Alan Gordon Ward was born in Wimborne Minster, Dorset, the third of three sons of Lily and Lionel Ward. He went from the Queen Elizabeth Grammar School to Trinity College, Cambridge, on an exhibition, subsequently a scholarship, where he read natural sciences.
His first publication, jointly with J.D.Bernall, appeared in the Zeitschrift für Kristallographie and was based on work carried out in his final undergraduate year. He then moved on to postgraduate work in colloid science and mathematics which led to The Nature of Crystals (1936).
As a lecturer at North Staffordshire Technical College in the late 1930s he published widely in the local Labour paper under the pseudonym Alex Gordon and worked closely with several Labour politicians who would hold senior offices, including Dr Barnett Stross and the future Lord Wigg.
Shortly after the outbreak of war Ward was recruited to the Ministry of Supply to work in the Projectile Development Establishment, initially in Cardigan and then at Fort Halstead, Kent. The work involved studies of the mechanical, thermal and other physical properties of cordite, and he went on to investigate plastic rocket propellants.
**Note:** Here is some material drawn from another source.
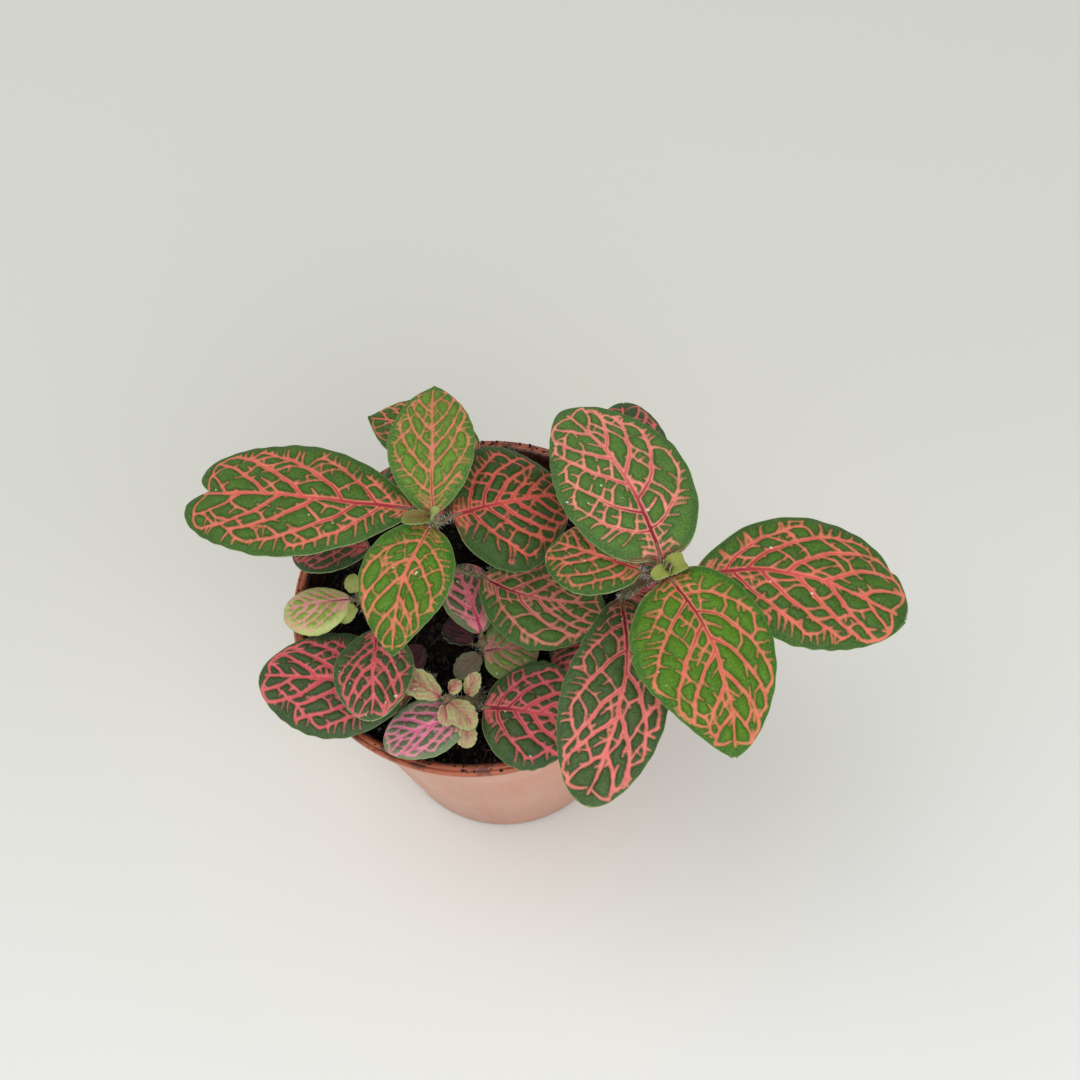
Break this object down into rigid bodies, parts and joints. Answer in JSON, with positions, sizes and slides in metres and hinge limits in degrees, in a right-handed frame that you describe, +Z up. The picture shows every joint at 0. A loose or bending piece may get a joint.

After the war he moved to the Building Research Station to study the mechanical properties of building materials and in 1949 was appointed as the first director of the British Glue and Gelatine Research Association. Laboratories were established in North London, and his personal research for the next decade concentrated on the development of a new process for gelatine production. For his achievements he was appointed OBE in 1959.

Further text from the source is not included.